Waugh cherished language, and shaped it with thought and care. Here are a few glimpses from his Paris Review Interview:
Perhaps what was most striking about Mr. Waugh's conversation was his command of language: his spoken sentences were as graceful, precise, and rounded as his written sentences. He never faltered, nor once gave the impression of searching for a word. . . .
WAUGH
[A little restlessly] But look, I think that your questions are dealing too much with the creation of character and not enough with the technique of writing. I regard writing not as investigation of character, but as an exercise in the use of language, and with this I am obsessed. I have no technical psychological interest. It is drama, speech, and events that interest me.
INTERVIEWER
Does this mean that you continually refine and experiment?
WAUGH
Experiment? God forbid! Look at the results of experiment in the case of a writer like Joyce. He started off writing very well, then you can watch him going mad with vanity. He ends up a lunatic. . . .
INTERVIEWER
Can you say something about the direct influences on your style? Were any of the nineteenth-century writers an influence on you? Samuel Butler, for example?
WAUGH
They were the basis of my education, and as such of course I was affected by reading them. P. G. Wodehouse affected my style directly. Then there was a little book by E. M. Forster called Pharos and Pharillon—sketches of the history of Alexandria. I think that Hemingway made real discoveries about the use of language in his first novel, The Sun Also Rises. I admired the way he made drunk people talk.
INTERVIEWER
What about Ronald Firbank?
WAUGH
I enjoyed him very much when I was young. I can't read him now.
INTERVIEWER
Why?
WAUGH
I think there would be something wrong with an elderly man who could enjoy Firbank.
INTERVIEWER
Whom do you read for pleasure?
WAUGH
Anthony Powell. Ronald Knox, both for pleasure and moral edification. Erle Stanley Gardner.
INTERVIEWER
And Raymond Chandler!
WAUGH
No. I'm bored by all those slugs of whiskey. I don't care for all the violence either.
INTERVIEWER
But isn't there a lot of violence in Gardner?
WAUGH
Not of the extraneous lubricious sort you find in other American crime writers.
INTERVIEWER
What do you think of other American writers, of Scott Fitzgerald or William Faulkner, for example?
WAUGH
I enjoyed the first part of Tender Is the Night. I find Faulkner intolerably bad.
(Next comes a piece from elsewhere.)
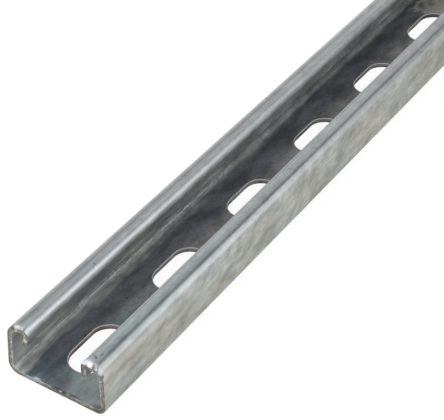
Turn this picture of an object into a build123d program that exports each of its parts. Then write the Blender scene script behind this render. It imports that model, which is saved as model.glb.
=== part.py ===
"""Slotted strut channel: a shallow C section with inturned lips, one bar of galvanised steel.

The bar starts as a flat strip. A press punches a row of slots down its middle, and rollers
then bend it six times: two bends make the back into walls, two make the walls into flanges,
and two turn the flange edges down into the lips that a channel nut hooks under.

Frame: X runs along the bar, Y across it and Z up. The bar lies on its back with its mouth up.
The origin is under the middle of the bar, on the surface that it lies on. The first slot is
at the -X end.
"""

import os

from build123d import *

# The bar, in millimetres
bar_length = 1000.0  # a stock length
channel_width = 41.0  # over the walls
channel_height = 21.0  # from the back to the top of the flanges
wall = 2.0  # thickness of the strip
mouth_width = 22.5  # clear gap between the lips
lip_depth = 6.5  # from the top of a flange down to the tip of its lip

# Bends and edges
back_bend_radius = 3.0  # inside of the two bends between back and wall
flange_bend_radius = 2.5  # inside of the two bends between wall and flange
lip_bend_radius = 0.3  # inside of the two bends between flange and lip
tip_radius = 0.4  # worn corners of the slit edges that end the lips
rim_chamfer = 0.4  # edge that the punch draws in round each slot, inside the channel

# The row of slots along the back
slot_length = 25.5  # end to end
slot_width = 14.0
slot_pitch = 50.0  # centre to centre
first_slot = 23.5  # from the -X end to the first centre

# Levels and places that follow
near_end = -bar_length / 2
tip_level = channel_height - lip_depth
slot_count = 1 + int((bar_length - first_slot - slot_length / 2) // slot_pitch)
slot_centres = [(near_end + first_slot + slot_pitch * i, 0) for i in range(slot_count)]

# Outside of each bend, in order round the section from lip to lip
half_bends = [lip_bend_radius + wall, flange_bend_radius + wall, back_bend_radius + wall]
bends = half_bends + half_bends[::-1]

with BuildPart() as strut_channel:
    # Section: the strip's outer face from lip to lip, then its thickness inwards
    with BuildSketch(Plane.YZ.offset(near_end)) as section:
        with BuildLine():
            FilletPolyline(
                (mouth_width / 2, tip_level),
                (mouth_width / 2, channel_height),
                (channel_width / 2, channel_height),
                (channel_width / 2, 0),
                (-channel_width / 2, 0),
                (-channel_width / 2, channel_height),
                (-mouth_width / 2, channel_height),
                (-mouth_width / 2, tip_level),
                radius=bends,
            )
            offset(amount=wall, side=Side.RIGHT)
        make_face()
        tips = section.vertices().filter_by_position(
            Axis.Y, tip_level - tip_radius / 2, tip_level + tip_radius / 2
        )
        fillet(tips, tip_radius)
    extrude(amount=bar_length)

    # Slots through the back
    with BuildSketch() as slots:
        with Locations(slot_centres):
            SlotOverall(slot_length, slot_width)
    extrude(amount=wall, mode=Mode.SUBTRACT)
    rims = strut_channel.edges(Select.LAST).group_by(Axis.Z)[-1]
    chamfer(rims, rim_chamfer)

strut_channel.part.label = "strut_channel"

os.makedirs("parts", exist_ok=True)
export_step(strut_channel.part, "parts/strut_channel.step")

print(f"{slot_count} slots, volume {strut_channel.part.volume / 1000:.1f} cm3")
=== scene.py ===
"""Slotted strut channel, dressed round its CAD solid.

A strip of galvanised steel is punched, rolled to a shallow C with inturned lips and cut to length. The bar
is built the same way here: the flat back with its slots, then each bend and run of one side, its mirror
image, the strip's thickness, and last the edges that punch, slitter, saw and file leave. Lengths are in
metres, +X runs along the bar, and +Z points out of the mouth.
"""

import math
from functools import reduce

import bmesh
import bpy
from bpy.props import FloatProperty, FloatVectorProperty, PointerProperty
from bpy.types import Operator, Panel, PropertyGroup
from mathutils import Matrix, Vector


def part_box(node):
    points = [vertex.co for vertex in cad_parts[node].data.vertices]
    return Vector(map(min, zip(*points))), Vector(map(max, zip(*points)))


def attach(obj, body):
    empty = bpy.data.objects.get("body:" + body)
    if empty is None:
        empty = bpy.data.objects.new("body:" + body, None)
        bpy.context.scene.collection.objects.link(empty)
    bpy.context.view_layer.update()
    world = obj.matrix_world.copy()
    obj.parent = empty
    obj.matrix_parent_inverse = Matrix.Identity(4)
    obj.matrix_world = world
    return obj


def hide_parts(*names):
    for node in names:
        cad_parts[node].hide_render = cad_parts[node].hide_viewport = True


bl_info = {
    "name": "Slotted strut channel",
    "version": (1, 0, 0),
    "blender": (4, 5, 0),
    "location": "View3D > Sidebar > Strut channel",
    "description": "A punched and roll-formed channel of galvanised steel, with its studio",
    "category": "Object",
}

NODE = "strut_channel"
PIECE = "rolled_channel"

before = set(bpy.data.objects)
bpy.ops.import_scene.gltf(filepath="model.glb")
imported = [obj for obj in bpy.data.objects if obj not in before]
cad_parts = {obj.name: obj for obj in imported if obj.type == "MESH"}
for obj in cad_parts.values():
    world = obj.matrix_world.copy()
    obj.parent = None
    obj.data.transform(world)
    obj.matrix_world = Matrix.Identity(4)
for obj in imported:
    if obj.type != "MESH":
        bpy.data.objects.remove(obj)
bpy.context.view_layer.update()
low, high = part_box(NODE)
bar_start = low.x

MM = 0.001
NEAR = 1e-6                # two points closer than this are one point
QUARTER = math.pi / 2
SQUARE = math.radians(50)  # faces that meet at more than this are shaded with an edge between them
CORNER = 0.9 * QUARTER     # faces that meet at more than this have a corner to round
FACING = 0.5               # share of a normal along an axis from which a face looks that way

# How finely the bar is divided
SLOT_ARC_STEPS = 24        # faces round each half circle of a slot
SLOT_SIDE_STEPS = 6        # faces along a slot's straight side
PITCH_STEPS = 20           # faces along one pitch of the bar
BACK_STEPS = 10            # faces across the back's flat
BEND_STEPS = 10            # faces round a bend
LIP_BEND_STEPS = 8         # faces round a lip's tight bend
RISE_STEPS = 4             # faces up a wall
REACH_STEPS = 3            # faces across a flange
DROP_STEPS = 2             # faces down a lip
EDGE_STEPS = 3             # faces round a rounded edge
CUT_STEPS = 2              # faces round a deburred one

# What rolling, handling, sawing and filing leave
CROWDING = 2.2             # how much a flange's rows of faces crowd to its lip, to keep it flat up to there
LESS_CROWN = 0.25          # the +Y flange's crown, as a share of the -Y one's
WORN = 1.35                # fullness of the +Y lip's bend, which has dragged over other bars
FULL = 2.5                 # fullness of the -Y lip's bend
LOW_RIM = 1 / 3            # radius of a slot's lower rim, as a share of its upper one's
# The rim mark also carries a painted highlight along the slots' rims.
SWEPT = 0.9                # share of that upper radius over which the rim is marked as worn
FILE_REACH = 6 * MM        # how far a stroke of the file is felt
TRIM_REACH = 14 * MM       # how far along the +Y flange the blade's pull is felt
SHORT = 1.4 * MM           # how much shorter the +Y flange is at the near end
TURNED_IN = 1.1 * MM       # how far the tip of the +Y lip is turned in there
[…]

After reading this, I wonder if there was too much bitterness and envy in Waugh, which shrunk his gaze, like a shard of goblin mirror. (I suspect a sliver of this in Hemingway too, with all his urge to knock others down, and macho over-compensation for his insecurities.) What jars with me, in the quotes I highlighted, is how Waugh is knocking down three of the greatest prose stylists of his day: Joyce, Chandler and Faulkner. Very different writers, each of them pushing the boundaries of the sentence and paragraph and novel.
Waugh has a deep, strong grasp of English, and can see just what works and what doesn't in a phrase or a story. He has his own tastes, and I can't second-guess those. But a top writer who's keeping abreast of fashion (as shown by the subjects and details in his books), a lover of English who cherishes what brilliant inventive prose can do, should be diving into Ulysses, and The Sound and the Fury, and The Big Sleep. They are three of the most groundbreaking novels of Waugh's lifetime, full of epiphanies of wonder and tricks well worth stealing. I can't for the life of me see how Waugh could condescend to all three of those writers, unless the scales of his clear and knowledgable judgment had a finger or two of envy weighing them down.